Written problem | Each line from the start of the data below through the one containing "(0.64, 0.82), (0.86, 0.12), (0.93, 0.02))" must be reproduced exactly.
* START Stored data *
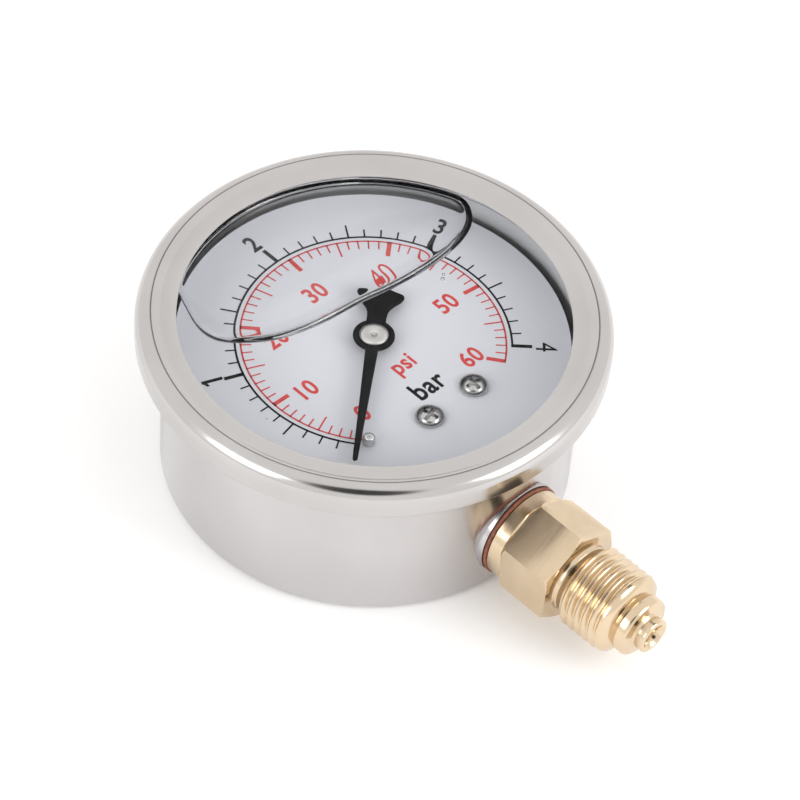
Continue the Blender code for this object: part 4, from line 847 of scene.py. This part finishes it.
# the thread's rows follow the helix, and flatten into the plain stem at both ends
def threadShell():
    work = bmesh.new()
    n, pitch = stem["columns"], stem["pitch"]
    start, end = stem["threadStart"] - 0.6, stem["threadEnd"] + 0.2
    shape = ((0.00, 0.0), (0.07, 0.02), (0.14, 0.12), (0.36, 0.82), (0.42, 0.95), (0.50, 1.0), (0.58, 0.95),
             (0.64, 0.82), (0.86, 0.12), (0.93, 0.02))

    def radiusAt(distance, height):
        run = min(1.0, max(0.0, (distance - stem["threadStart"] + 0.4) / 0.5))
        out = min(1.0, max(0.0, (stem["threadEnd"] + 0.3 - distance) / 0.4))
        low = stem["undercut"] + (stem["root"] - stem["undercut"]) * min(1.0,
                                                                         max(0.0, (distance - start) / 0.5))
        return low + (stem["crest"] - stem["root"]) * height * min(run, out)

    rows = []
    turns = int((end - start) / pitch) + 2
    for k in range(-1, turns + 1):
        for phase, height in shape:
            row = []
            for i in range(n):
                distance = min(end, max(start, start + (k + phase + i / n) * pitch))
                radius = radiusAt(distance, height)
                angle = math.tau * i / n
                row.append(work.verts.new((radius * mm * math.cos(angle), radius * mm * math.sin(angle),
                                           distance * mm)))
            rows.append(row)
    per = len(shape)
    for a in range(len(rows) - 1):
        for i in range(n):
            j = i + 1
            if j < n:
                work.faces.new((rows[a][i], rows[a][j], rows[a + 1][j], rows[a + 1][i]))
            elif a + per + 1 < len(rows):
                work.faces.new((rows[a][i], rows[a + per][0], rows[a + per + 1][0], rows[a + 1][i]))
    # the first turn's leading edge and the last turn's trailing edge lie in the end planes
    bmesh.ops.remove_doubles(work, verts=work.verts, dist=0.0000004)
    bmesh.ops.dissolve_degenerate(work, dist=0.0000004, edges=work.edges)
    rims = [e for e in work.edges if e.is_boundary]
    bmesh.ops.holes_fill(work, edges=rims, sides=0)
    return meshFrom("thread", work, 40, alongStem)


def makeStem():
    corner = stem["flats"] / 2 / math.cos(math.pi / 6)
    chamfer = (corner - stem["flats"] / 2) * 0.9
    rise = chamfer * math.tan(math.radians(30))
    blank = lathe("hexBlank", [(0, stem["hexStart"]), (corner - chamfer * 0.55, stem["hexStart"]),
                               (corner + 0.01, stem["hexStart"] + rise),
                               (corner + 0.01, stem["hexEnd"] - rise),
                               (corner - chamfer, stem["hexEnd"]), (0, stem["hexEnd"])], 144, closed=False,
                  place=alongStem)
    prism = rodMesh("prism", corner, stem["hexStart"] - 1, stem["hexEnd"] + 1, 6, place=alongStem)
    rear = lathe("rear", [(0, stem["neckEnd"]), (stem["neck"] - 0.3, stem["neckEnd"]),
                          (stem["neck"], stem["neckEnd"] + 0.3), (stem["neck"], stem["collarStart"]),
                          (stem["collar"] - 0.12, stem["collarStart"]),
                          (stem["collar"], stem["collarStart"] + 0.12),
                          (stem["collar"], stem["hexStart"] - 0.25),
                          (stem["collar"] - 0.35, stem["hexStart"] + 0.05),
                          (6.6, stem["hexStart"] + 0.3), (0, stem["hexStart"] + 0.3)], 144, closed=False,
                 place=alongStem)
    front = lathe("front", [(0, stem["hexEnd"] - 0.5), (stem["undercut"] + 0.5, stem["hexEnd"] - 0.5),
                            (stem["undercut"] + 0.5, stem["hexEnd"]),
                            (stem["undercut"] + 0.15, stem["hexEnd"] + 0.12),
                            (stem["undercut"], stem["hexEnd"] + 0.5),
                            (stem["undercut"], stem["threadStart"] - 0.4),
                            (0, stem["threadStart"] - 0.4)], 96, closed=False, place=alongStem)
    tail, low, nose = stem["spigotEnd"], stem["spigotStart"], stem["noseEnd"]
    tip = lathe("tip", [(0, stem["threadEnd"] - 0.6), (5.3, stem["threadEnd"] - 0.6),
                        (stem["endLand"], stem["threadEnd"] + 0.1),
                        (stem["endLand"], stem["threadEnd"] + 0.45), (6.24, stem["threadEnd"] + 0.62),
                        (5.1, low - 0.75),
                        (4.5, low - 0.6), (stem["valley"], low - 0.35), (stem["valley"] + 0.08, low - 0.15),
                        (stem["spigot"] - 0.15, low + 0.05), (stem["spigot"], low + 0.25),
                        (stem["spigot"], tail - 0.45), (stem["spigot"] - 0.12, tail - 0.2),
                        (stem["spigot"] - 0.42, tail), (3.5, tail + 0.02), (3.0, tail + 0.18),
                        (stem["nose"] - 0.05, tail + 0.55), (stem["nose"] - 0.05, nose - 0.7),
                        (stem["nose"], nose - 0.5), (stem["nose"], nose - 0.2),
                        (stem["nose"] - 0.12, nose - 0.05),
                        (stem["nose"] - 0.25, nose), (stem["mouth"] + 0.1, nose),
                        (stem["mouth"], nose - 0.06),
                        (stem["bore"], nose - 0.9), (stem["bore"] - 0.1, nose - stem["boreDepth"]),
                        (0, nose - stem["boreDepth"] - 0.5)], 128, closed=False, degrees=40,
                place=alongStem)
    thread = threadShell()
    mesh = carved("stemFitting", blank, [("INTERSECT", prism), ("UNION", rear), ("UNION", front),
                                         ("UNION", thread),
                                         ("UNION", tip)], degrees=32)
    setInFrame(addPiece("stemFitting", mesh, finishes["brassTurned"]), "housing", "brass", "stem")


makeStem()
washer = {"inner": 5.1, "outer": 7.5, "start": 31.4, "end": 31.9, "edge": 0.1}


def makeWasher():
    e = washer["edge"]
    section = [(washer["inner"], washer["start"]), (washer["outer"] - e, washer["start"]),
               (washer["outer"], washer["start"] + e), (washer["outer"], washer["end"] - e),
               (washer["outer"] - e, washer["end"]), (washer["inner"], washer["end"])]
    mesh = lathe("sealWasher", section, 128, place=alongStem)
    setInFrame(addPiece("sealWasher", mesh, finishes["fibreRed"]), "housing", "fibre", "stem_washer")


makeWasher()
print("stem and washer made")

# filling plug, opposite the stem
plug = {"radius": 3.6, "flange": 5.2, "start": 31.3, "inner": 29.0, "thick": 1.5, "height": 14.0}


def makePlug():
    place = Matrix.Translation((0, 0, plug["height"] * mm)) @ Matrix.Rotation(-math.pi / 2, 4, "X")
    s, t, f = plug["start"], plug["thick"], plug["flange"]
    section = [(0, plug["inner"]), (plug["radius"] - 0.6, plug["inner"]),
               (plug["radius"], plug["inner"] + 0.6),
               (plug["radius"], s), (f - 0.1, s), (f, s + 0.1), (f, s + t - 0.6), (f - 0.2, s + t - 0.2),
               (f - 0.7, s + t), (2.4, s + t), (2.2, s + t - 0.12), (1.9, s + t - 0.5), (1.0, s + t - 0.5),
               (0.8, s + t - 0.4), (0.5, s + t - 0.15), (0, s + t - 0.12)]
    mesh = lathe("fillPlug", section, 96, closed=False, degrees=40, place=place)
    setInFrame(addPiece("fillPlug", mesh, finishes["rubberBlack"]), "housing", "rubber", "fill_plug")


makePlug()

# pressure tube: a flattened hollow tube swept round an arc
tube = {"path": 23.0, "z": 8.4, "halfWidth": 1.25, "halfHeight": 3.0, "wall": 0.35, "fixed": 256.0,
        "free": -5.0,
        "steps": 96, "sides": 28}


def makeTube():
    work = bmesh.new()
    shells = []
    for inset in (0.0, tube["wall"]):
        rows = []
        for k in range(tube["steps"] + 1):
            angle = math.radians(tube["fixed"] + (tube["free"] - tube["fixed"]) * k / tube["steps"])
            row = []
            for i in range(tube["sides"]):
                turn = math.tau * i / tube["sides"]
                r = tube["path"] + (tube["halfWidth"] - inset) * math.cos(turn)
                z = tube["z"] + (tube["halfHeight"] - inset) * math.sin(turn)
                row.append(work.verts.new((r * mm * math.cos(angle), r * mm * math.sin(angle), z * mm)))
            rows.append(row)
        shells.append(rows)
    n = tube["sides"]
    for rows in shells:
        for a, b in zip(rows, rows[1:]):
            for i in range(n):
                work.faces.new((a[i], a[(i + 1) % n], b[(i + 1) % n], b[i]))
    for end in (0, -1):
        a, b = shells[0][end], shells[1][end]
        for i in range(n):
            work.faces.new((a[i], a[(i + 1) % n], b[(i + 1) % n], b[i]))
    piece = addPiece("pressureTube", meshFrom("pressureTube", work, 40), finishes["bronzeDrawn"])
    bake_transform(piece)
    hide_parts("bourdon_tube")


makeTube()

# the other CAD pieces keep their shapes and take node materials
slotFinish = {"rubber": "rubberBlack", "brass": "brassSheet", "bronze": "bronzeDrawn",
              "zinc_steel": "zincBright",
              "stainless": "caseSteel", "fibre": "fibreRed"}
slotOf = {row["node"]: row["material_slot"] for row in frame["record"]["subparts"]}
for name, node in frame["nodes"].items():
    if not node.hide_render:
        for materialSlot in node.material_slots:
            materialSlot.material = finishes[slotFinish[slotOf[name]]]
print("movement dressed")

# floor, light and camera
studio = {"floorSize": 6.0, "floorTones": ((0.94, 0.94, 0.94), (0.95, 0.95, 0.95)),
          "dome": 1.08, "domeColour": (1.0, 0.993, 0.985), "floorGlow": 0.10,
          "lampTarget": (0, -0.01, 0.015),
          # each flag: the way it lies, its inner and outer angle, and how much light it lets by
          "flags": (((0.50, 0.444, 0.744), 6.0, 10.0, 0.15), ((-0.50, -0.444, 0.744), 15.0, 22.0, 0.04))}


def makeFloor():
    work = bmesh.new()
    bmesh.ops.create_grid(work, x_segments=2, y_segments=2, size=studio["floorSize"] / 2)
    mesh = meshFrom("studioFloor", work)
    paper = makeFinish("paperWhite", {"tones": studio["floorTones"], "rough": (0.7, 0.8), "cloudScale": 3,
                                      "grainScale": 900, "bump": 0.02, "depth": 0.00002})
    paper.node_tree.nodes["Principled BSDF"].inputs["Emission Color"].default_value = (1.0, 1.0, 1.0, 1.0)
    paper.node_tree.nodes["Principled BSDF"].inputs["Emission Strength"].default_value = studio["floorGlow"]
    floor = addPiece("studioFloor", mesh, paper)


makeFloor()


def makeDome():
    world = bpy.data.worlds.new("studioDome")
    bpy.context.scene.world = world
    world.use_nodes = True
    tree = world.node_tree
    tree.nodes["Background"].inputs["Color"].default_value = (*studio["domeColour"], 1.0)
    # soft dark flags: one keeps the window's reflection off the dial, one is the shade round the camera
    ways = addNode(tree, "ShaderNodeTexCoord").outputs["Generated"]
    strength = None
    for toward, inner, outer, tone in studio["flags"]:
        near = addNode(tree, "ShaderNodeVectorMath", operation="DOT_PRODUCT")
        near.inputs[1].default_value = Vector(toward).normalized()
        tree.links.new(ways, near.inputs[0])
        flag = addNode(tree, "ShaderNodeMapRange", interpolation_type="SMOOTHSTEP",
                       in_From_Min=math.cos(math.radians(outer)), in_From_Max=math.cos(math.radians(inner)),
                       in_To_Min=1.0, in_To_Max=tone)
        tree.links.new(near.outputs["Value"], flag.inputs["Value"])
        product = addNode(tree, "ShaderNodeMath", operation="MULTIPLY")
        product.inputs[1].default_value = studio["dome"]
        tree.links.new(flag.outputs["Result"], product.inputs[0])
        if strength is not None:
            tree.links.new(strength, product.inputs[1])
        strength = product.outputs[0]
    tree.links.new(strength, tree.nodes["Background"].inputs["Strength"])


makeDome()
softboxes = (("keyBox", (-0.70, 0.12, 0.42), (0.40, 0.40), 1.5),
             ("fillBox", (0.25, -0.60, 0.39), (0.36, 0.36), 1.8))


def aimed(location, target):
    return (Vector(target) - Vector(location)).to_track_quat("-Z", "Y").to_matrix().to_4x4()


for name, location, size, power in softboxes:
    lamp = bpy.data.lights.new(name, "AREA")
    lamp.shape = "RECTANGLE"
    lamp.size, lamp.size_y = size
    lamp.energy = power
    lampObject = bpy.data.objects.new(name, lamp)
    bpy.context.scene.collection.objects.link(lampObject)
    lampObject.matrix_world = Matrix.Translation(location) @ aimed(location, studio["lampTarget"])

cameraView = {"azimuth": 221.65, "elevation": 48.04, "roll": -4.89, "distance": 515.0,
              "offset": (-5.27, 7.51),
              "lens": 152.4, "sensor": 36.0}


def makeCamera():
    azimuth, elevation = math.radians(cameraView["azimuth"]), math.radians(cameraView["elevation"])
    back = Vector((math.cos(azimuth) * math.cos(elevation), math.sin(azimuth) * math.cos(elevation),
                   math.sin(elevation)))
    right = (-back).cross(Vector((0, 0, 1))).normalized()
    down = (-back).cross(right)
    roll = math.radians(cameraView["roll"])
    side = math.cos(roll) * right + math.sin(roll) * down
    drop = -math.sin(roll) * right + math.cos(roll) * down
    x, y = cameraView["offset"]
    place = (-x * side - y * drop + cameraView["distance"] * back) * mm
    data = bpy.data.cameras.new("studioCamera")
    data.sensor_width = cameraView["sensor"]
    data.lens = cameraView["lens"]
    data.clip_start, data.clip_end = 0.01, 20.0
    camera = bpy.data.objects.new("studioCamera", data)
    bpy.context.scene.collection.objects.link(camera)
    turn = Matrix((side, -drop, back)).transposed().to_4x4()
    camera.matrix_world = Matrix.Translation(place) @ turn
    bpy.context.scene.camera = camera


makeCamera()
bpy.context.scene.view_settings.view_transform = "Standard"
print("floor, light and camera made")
* END Stored data *
Reply |
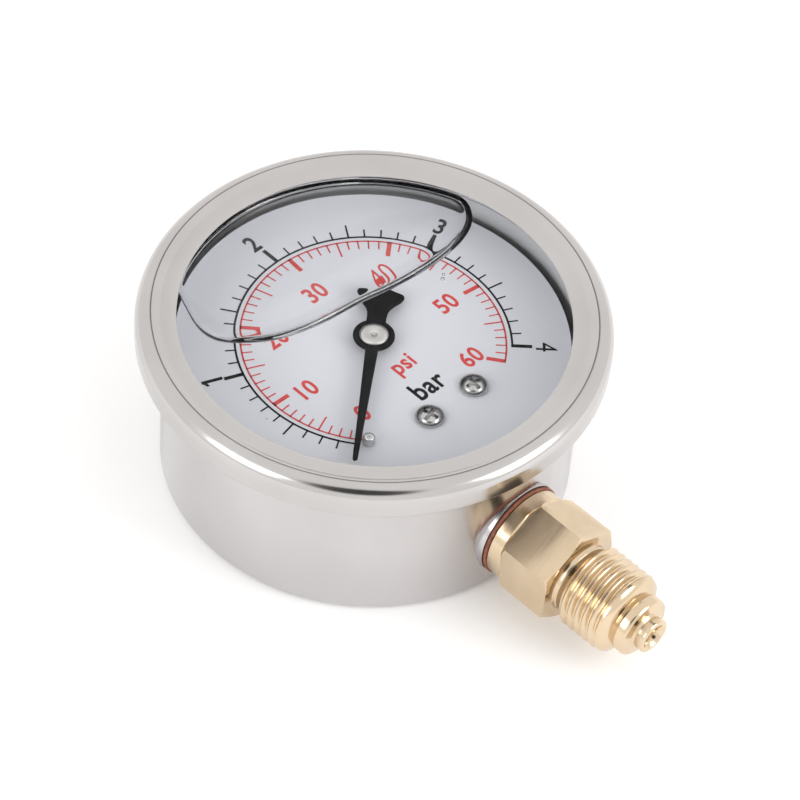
Continue the Blender code for this object: part 4, from line 847 of scene.py. This part finishes it.
# the thread's rows follow the helix, and flatten into the plain stem at both ends
def threadShell():
    work = bmesh.new()
    n, pitch = stem["columns"], stem["pitch"]
    start, end = stem["threadStart"] - 0.6, stem["threadEnd"] + 0.2
    shape = ((0.00, 0.0), (0.07, 0.02), (0.14, 0.12), (0.36, 0.82), (0.42, 0.95), (0.50, 1.0), (0.58, 0.95),
             (0.64, 0.82), (0.86, 0.12), (0.93, 0.02))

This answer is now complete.